AVAILABLE DATA
## BEGIN

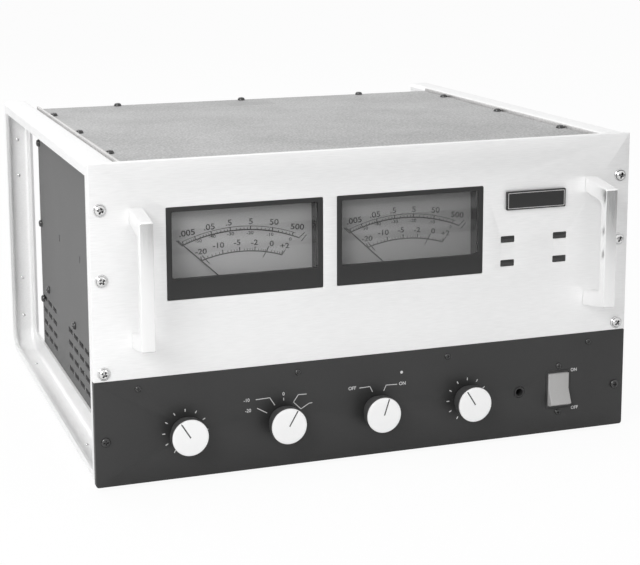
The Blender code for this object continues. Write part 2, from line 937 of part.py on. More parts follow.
# Front controls
def make_indicators():
    for name, x, z in indicator_positions():
        start = at_depth(indicator_recess)
        width = indicator_width - 2 * gap
        height = indicator_height - 2 * gap
        low, high = centered_box(x, z, width, height, start, start + indicator_depth)
        add_box(name, low, high, "lamp_lens")


def make_knob(name, x, angle):
    """A turned knob with a bore at its back and a pointer groove across its face."""
    front = panel_face - knob_face_reach
    back = knob_face_reach - knob_panel_gap
    bore = shaft_radius + gap
    floor = back - knob_bore_depth
    profile = [
        (0, 0),
        (knob_radius - knob_edge, 0),
        (knob_radius, knob_edge),
        (knob_radius, knob_rim_depth),
        (knob_skirt_radius, knob_rim_depth),
        (knob_skirt_radius, back),
        (bore, back),
        (bore, floor),
        (0, floor),
    ]
    center = (x, front, at_height(control_height))
    knob = add_turned(f"{name}_knob", profile, center, "bright_aluminium", fine_round_steps)
    mesh_builder = bmesh.new()
    half = pointer_width / 2
    add_box_geometry(
        mesh_builder,
        (-half, -cut_overrun, pointer_start),
        (half, pointer_depth, knob_radius + cut_overrun),
    )
    groove = add_object(f"{name} pointer cutter", mesh_builder, None, center)
    groove.rotation_euler.y = angle
    combine(knob, groove, "DIFFERENCE")


def make_shaft(name, x):
    """The shaft ends inside the knob's bore and inside the control's bore."""
    start = panel_face - knob_panel_gap - knob_bore_depth + gap
    end = chassis_front + front_plate_sheet + shaft_engagement
    profile = [(0, 0), (shaft_radius, 0), (shaft_radius, end - start), (0, end - start)]
    center = (x, start, at_height(control_height))
    add_turned(f"{name}_shaft", profile, center, "zinc_sheet", small_round_steps)


def make_control(name, x, radius, depth):
    """The fixed body of a control, with a bushing through the panels and a blind bore."""
    start = panel_face - bushing_reach
    seat = chassis_front + front_plate_sheet + gap - start
    bore = shaft_radius + gap
    bore_end = seat + shaft_engagement
    profile = [
        (0, bore_end),
        (bore, bore_end),
        (bore, 0),
        (bushing_radius, 0),
        (bushing_radius, seat),
        (radius, seat),
        (radius, seat + depth),
        (0, seat + depth),
    ]
    center = (x, start, at_height(control_height))
    add_turned(name, profile, center, "zinc_sheet", small_round_steps)


def make_turning_controls():
    switches = ("meter_range", "speakers")
    for name, x in control_positions():
        make_knob(name, x, control_rest_angles[name])
        make_shaft(name, x)
        if name in switches:
            make_control(f"{name}_rotary_switch", x, rotary_switch_radius, rotary_switch_depth)
        else:
            make_control(f"{name}_potentiometer", x, potentiometer_radius, potentiometer_depth)


def make_headphone_jack():
    seat = chassis_front + front_plate_sheet + gap - panel_face
    end = seat + jack_body_depth
    profile = [
        (0, end - jack_end_wall),
        (jack_bore_radius, end - jack_end_wall),
        (jack_bore_radius, 0),
        (jack_barrel_radius, 0),
        (jack_barrel_radius, seat),
        (jack_body_radius, seat),
        (jack_body_radius, end),
        (0, end),
    ]
    center = (jack_x, panel_face, at_height(jack_height))
    add_turned("headphone_jack", profile, center, "black_plastic", small_round_steps)


def rocker_center():
    return (rocker_x, at_depth(rocker_pivot_depth), at_height(rocker_height))


def rocker_slope():
    return math.atan2(rocker_dish, rocker_half_height)


def make_power_rocker():
    """The rocker's side outline has a dished front, and ends that are arcs about its pivot."""
    radius = rocker_arc_radius()
    end_angle = math.atan2(rocker_half_height, rocker_middle_reach + rocker_dish)
    back_angle = math.pi - math.acos(rocker_back_reach / radius)
    top = []
    for step in range(rocker_arc_steps + 1):
        angle = end_angle + (back_angle - end_angle) * step / rocker_arc_steps
        top.append((-radius * math.cos(angle), radius * math.sin(angle)))
    bottom = [(a, -b) for a, b in reversed(top)]
    outline = [(-rocker_middle_reach, 0), *top, *bottom]
    rocker = add_prism(
        "power_rocker",
        outline,
        -rocker_width / 2,
        rocker_width / 2,
        lambda a, b, along: (along, a, b),
        "rocker_plastic",
        rocker_center(),
    )
    rocker.rotation_euler.x = -rocker_slope()
    half = rocker_width / 2 + rocker_pin_length
    profile = [(0, -half), (rocker_pin_radius, -half), (rocker_pin_radius, half), (0, half)]
    pin = add_turned(
        "rocker pin", profile, rocker_center(), None, small_round_steps, toward="top"
    )
    pin.rotation_euler.y = math.pi / 2
    combine(rocker, pin, "UNION")


def make_power_switch_body():
    width, height = switch_outer_size()
    x, pivot_y, z = rocker_center()
    low, high = centered_box(x, z, width, height, panel_face, at_depth(switch_body_depth))
    body = add_box("power_switch_body", low, high, "black_plastic")
    well = centered_box(
        x,
        z,
        width - 2 * switch_wall,
        height - 2 * switch_wall,
        panel_face - cut_overrun,
        at_depth(rocker_pivot_depth) + rocker_arc_radius() + gap,
    )
    cut_boxes(body, [well])
    half = rocker_width / 2 + rocker_pin_length + gap
    radius = rocker_pin_radius + gap
    profile = [(0, -half), (radius, -half), (radius, half), (0, half)]
    holes = add_turned(
        "rocker pin cutter", profile, (x, pivot_y, z), None, small_round_steps, toward="top"
    )
    holes.rotation_euler.y = math.pi / 2
    combine(body, holes, "DIFFERENCE")


# Inside the chassis
def make_standing_block(name, x, depth, size, finish):
    """A block that stands on the bottom plate."""
    width, length, height = size
    y = at_depth(depth)
    return add_box(
        name,
        (x - width / 2, y - length / 2, inner_low),
        (x + width / 2, y + length / 2, inner_low + height),
        finish,
    )


def make_transformers():
    blocks = [("power_transformer", 0, power_transformer_size)]
    for side, sign in (("left", -1), ("right", 1)):
        blocks.append((f"{side}_output_transformer", sign * autoformer_center_x, autoformer_size))
    for name, x, size in blocks:
        block = make_standing_block(name, x, transformer_row_depth, size, "transformer_paint")
        add_bevel(block, transformer_edge_radius)


def make_capacitors():
    edge = capacitor_edge
    profile = [
        (0, 0),
        (capacitor_radius, 0),
        (capacitor_radius, capacitor_height - edge),
        (capacitor_radius - edge, capacitor_height),
        (0, capacitor_height),
    ]
    for side, sign in (("left", -1), ("right", 1)):
        center = (sign * capacitor_center_x, at_depth(capacitor_depth_from_panel), inner_low)
        add_turned(f"{side}_filter_capacitor", profile, center, "capacitor_sleeve", toward="top")


def make_heat_sink(side, sign):
    """A comb outline in the x, y plane, extruded upwards, with its base on the side panel."""
    base_x = sign * inner_half_width
    root_x = base_x - sign * heat_sink_base
    tip_x = root_x - sign * heat_sink_fin_reach
    start = at_depth(heat_sink_start_depth)
    outline = [(base_x, start)]
    for fin in range(heat_sink_fins):
        y = start + fin * heat_sink_fin_pitch
        end = y + heat_sink_fin_thickness
        outline += [(root_x, y), (tip_x, y), (tip_x, end), (root_x, end)]
    last_y = outline[-1][1]
    outline = [outline[0], *outline[2:-1], (base_x, last_y)]
    add_prism(
        f"{side}_heat_sink",
        outline,
        at_height(heat_sink_low),
        at_height(heat_sink_high),
        lambda a, b, along: (a, b, along),
        "black_plate",
    )


def make_fan():
    """The frame is bored through and keeps four arms and a spindle, on which the rotor turns."""
    back = rear_panel_front - gap
    front = back - fan_depth
    z = at_height(fan_center_height)
    low, high = centered_box(0, z, fan_size, fan_size, front, back)
    frame = add_box("fan_frame", low, high, "black_plastic")
    cut_round(frame, fan_bore_radius, front - cut_overrun, back + cut_overrun, 0, z, fine_round_steps)
    reach = fan_bore_radius + cut_overrun
    arm_end = front + fan_arm_thickness
    for name, width, height in (("upright", fan_arm_width, 2 * reach), ("level", 2 * reach, fan_arm_width)):
        low, high = centered_box(0, z, width, height, front, arm_end)
        combine(frame, add_box(f"{name} fan arm", low, high, None), "UNION")
    hub_start = fan_arm_thickness + gap
    bore_depth = fan_hub_depth - 2 * fan_spindle_clearance
    spindle_end = hub_start + bore_depth - fan_spindle_clearance
    boss = add_turned(
        "fan boss",
        [
            (0, 0),
            (fan_boss_radius, 0),
            (fan_boss_radius, fan_arm_thickness),
            (fan_spindle_radius, fan_arm_thickness),
            (fan_spindle_radius, spindle_end),
            (0, spindle_end),
        ],
        (0, front, z),
        None,
    )
    combine(frame, boss, "UNION")
    bore = fan_spindle_radius + gap
    edge = fan_hub_edge
    rotor = add_turned(
        "fan_rotor",
        [
            (0, bore_depth),
            (bore, bore_depth),
            (bore, 0),
            (fan_hub_radius, 0),
            (fan_hub_radius, fan_hub_depth - edge),
            (fan_hub_radius - edge, fan_hub_depth),
            (0, fan_hub_depth),
        ],
        (0, front + hub_start, z),
        "black_plastic",
    )
    mesh_builder = bmesh.new()
    for blade in range(fan_blades):
        corners = add_box_geometry(
            mesh_builder,
            (fan_hub_radius - fan_blade_root_overlap, -fan_blade_thickness / 2, -fan_blade_chord / 2),
            (fan_blade_reach, fan_blade_thickness / 2, fan_blade_chord / 2),
        )
        spin = math.tau * blade / fan_blades
        turn = Matrix.Rotation(spin, 3, "Y") @ Matrix.Rotation(fan_blade_pitch, 3, "X")
        bmesh.ops.rotate(mesh_builder, verts=corners, cent=(0, 0, 0), matrix=turn)
    middle = front + hub_start + fan_hub_depth / 2
    blades = add_object("fan blades", mesh_builder, None, (0, middle, z))
    combine(rotor, blades, "UNION")


# Rear connections
def make_terminal_block():
    width, depth, height = terminal_block_size
    start = chassis_back + gap
    low, high = centered_box(
        terminal_block_x, at_height(terminal_block_height), width, height, start, start + depth
    )
    add_box("speaker_terminals", low, high, "black_plastic", terminal_block_edge)


def make_input_plate():
    width, depth, height = input_plate_size
    start = chassis_back + gap
    z = at_height(input_plate_height)
    low, high = centered_box(input_plate_x, z, width, height, start, start + depth)
    plate = add_box("input_jack_plate", low, high, "zinc_sheet")
    end = depth + input_jack_reach
    well = end - input_jack_bore_depth
    profile = [
        (0, depth / 2),
        (input_jack_radius, depth / 2),
        (input_jack_radius, end),
        (input_jack_bore_radius, end),
        (input_jack_bore_radius, well),
        (0, well),
    ]
    for sign in (-1, 1):
        center = (input_plate_x + sign * input_jack_half_spacing, start, z)
        combine(plate, add_turned("input jack", profile, center, None, small_round_steps), "UNION")


def make_mains_gland():
    """A strain relief ring through the rear panel, open for a cord."""
    start = rear_panel_front - gland_inner_reach
    flange = chassis_back + gap - start
    end = flange + gland_flange_reach
    profile = [
        (gland_bore_radius, 0),
        (gland_neck_radius, 0),
        (gland_neck_radius, flange),
        (gland_flange_radius, flange),
        (gland_flange_radius, end),
        (gland_bore_radius, end),
    ]
    add_turned("mains_gland", profile, (gland_x, start, at_height(gland_height)), "black_plastic")


def make_fuse_holder():
    start = rear_panel_front - fuse_body_depth
    flange = chassis_back + gap - start
    end = flange + fuse_cap_reach
    profile = [
        (0, 0),
        (fuse_body_radius, 0),
        (fuse_body_radius, flange),
        (fuse_cap_radius, flange),
        (fuse_cap_radius, end - fuse_cap_edge),
        (fuse_cap_radius - fuse_cap_edge, end),
        (0, end),
    ]
    add_turned("fuse_holder", profile, (fuse_x, start, at_height(fuse_height)), "black_plastic")


def make_circuit_board():
    make_standing_block(
        "circuit_board", 0, circuit_board_depth_from_panel, circuit_board_size, "board_laminate"
    )


make_upper_front_panel()
make_lower_front_panel()
make_front_chassis_plate()
make_name_plate()
for side, sign in (("left", -1), ("right", 1)):
    make_handle(side, sign)
    make_side_frame(side, sign)
    make_side_panel(side, sign)
    make_heat_sink(side, sign)
make_cover_and_bottom()
make_rear_panel()
make_feet()
for side, x in meter_center_x.items():
    make_meter(side, x)
make_indicators()
make_turning_controls()
make_headphone_jack()
make_power_rocker()
make_power_switch_body()
make_transformers()
make_capacitors()
make_circuit_board()
make_fan()
make_terminal_block()
make_input_plate()
make_mains_gland()
make_fuse_holder()
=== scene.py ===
import math

import bmesh
import bpy
from mathutils import Matrix, Vector


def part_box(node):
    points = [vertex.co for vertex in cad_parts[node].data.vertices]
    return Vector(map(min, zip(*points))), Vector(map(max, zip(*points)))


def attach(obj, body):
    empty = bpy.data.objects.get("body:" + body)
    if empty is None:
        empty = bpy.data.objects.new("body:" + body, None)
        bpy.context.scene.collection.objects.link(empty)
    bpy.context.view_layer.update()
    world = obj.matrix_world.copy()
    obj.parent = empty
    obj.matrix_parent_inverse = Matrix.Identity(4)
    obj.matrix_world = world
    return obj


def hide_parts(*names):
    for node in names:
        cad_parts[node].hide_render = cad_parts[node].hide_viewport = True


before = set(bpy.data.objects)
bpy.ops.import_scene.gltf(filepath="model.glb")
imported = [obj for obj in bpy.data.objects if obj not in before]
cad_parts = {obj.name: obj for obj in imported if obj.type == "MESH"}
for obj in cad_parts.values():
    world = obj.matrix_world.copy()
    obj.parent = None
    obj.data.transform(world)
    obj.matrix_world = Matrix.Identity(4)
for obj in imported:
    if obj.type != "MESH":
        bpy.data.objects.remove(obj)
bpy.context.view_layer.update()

mm = 0.001
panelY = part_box("upper_front_panel")[0].y    # front face of the panels
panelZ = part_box("lower_front_panel")[0].z    # lower edge of the panels
quarter = math.pi / 2
print("scene: frame loaded")


def addNode(tree, kind, inputs=None, **settings):
    node = tree.nodes.new(kind)
    for key, value in settings.items():
        setattr(node, key, value)
    for key, value in (inputs or {}).items():
        if isinstance(value, bpy.types.NodeSocket):
            tree.links.new(value, node.inputs[key])
        else:
            node.inputs[key].default_value = value
    return node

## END

SET EXERCISE
Starting at the line that holds "zip(*points))), Vector(map(max, zip(*points)))", copy each line exactly and stop after the line that holds "obj.parent = empty".

SOLUTION
    return Vector(map(min, zip(*points))), Vector(map(max, zip(*points)))


def attach(obj, body):
    empty = bpy.data.objects.get("body:" + body)
    if empty is None:
        empty = bpy.data.objects.new("body:" + body, None)
        bpy.context.scene.collection.objects.link(empty)
    bpy.context.view_layer.update()
    world = obj.matrix_world.copy()
    obj.parent = empty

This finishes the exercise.